▸ Task instructions
Please output the data below exactly as given, starting at its first line and stopping after the line that contains "mesh.materials.append(material)".

▸ Dataset content

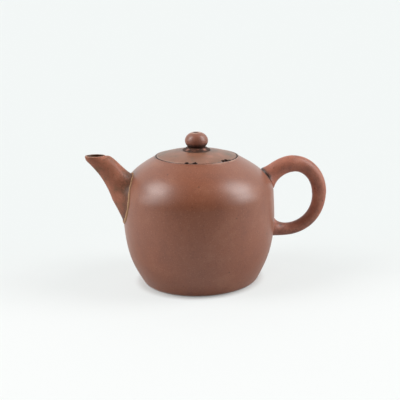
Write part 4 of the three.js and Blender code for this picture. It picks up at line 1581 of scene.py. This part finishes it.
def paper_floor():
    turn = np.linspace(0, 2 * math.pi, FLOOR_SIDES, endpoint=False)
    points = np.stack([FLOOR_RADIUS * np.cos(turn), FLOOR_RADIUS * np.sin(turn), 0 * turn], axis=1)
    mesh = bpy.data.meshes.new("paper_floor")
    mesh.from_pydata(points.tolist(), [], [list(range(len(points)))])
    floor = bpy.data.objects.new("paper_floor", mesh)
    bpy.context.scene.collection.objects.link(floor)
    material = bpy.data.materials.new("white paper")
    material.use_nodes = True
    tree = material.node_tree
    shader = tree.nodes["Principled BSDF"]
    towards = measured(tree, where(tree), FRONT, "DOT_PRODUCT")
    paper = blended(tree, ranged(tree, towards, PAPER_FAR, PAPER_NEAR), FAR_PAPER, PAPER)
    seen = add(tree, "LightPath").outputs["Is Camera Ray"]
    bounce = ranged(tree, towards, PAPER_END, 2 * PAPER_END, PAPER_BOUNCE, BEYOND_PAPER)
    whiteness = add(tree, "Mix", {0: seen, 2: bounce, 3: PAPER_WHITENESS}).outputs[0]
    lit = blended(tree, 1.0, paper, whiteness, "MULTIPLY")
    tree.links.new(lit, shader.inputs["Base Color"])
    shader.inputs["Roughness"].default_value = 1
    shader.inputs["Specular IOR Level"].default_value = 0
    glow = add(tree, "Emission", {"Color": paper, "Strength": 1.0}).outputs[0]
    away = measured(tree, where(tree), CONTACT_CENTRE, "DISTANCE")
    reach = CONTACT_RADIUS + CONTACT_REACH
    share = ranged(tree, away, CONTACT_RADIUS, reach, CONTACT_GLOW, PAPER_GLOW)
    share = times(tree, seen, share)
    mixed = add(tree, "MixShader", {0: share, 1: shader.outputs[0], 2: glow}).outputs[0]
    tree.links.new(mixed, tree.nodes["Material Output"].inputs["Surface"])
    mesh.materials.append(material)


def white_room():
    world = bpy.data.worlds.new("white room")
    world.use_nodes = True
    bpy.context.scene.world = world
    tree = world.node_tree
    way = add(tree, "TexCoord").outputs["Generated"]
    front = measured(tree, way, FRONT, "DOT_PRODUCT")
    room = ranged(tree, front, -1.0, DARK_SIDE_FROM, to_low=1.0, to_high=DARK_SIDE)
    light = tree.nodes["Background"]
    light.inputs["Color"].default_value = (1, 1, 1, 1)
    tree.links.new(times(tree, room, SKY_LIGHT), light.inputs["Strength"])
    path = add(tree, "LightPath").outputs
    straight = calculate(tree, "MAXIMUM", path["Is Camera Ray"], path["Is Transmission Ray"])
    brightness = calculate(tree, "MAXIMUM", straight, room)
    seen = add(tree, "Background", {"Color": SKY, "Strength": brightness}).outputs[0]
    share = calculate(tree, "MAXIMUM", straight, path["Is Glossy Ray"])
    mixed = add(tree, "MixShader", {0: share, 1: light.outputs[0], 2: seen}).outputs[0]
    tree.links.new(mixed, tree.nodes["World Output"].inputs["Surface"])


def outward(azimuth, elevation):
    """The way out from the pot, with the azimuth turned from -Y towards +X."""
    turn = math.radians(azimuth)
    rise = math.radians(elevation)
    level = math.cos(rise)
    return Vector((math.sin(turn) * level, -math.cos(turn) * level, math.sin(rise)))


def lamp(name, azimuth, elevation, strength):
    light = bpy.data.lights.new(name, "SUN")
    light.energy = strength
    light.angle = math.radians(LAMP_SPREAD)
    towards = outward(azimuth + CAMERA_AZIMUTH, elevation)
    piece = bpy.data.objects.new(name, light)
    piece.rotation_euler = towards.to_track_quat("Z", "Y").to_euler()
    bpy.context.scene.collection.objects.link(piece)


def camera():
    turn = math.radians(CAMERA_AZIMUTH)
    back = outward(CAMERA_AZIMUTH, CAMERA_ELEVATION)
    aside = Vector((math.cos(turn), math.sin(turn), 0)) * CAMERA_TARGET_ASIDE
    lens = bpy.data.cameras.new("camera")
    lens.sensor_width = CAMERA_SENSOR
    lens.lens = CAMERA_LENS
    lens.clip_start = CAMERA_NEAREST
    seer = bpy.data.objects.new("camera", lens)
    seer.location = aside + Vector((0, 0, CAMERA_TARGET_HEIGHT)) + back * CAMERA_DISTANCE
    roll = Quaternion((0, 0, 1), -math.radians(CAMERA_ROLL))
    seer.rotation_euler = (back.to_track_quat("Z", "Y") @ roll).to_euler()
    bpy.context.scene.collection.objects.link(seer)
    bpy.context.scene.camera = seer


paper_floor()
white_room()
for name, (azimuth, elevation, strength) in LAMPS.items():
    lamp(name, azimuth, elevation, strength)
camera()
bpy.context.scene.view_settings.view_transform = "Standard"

▸ Problem solution
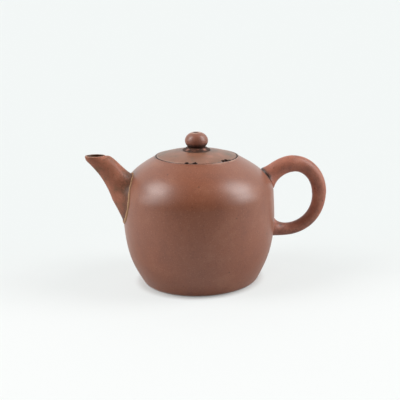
Write part 4 of the three.js and Blender code for this picture. It picks up at line 1581 of scene.py. This part finishes it.
def paper_floor():
    turn = np.linspace(0, 2 * math.pi, FLOOR_SIDES, endpoint=False)
    points = np.stack([FLOOR_RADIUS * np.cos(turn), FLOOR_RADIUS * np.sin(turn), 0 * turn], axis=1)
    mesh = bpy.data.meshes.new("paper_floor")
    mesh.from_pydata(points.tolist(), [], [list(range(len(points)))])
    floor = bpy.data.objects.new("paper_floor", mesh)
    bpy.context.scene.collection.objects.link(floor)
    material = bpy.data.materials.new("white paper")
    material.use_nodes = True
    tree = material.node_tree
    shader = tree.nodes["Principled BSDF"]
    towards = measured(tree, where(tree), FRONT, "DOT_PRODUCT")
    paper = blended(tree, ranged(tree, towards, PAPER_FAR, PAPER_NEAR), FAR_PAPER, PAPER)
    seen = add(tree, "LightPath").outputs["Is Camera Ray"]
    bounce = ranged(tree, towards, PAPER_END, 2 * PAPER_END, PAPER_BOUNCE, BEYOND_PAPER)
    whiteness = add(tree, "Mix", {0: seen, 2: bounce, 3: PAPER_WHITENESS}).outputs[0]
    lit = blended(tree, 1.0, paper, whiteness, "MULTIPLY")
    tree.links.new(lit, shader.inputs["Base Color"])
    shader.inputs["Roughness"].default_value = 1
    shader.inputs["Specular IOR Level"].default_value = 0
    glow = add(tree, "Emission", {"Color": paper, "Strength": 1.0}).outputs[0]
    away = measured(tree, where(tree), CONTACT_CENTRE, "DISTANCE")
    reach = CONTACT_RADIUS + CONTACT_REACH
    share = ranged(tree, away, CONTACT_RADIUS, reach, CONTACT_GLOW, PAPER_GLOW)
    share = times(tree, seen, share)
    mixed = add(tree, "MixShader", {0: share, 1: shader.outputs[0], 2: glow}).outputs[0]
    tree.links.new(mixed, tree.nodes["Material Output"].inputs["Surface"])
    mesh.materials.append(material)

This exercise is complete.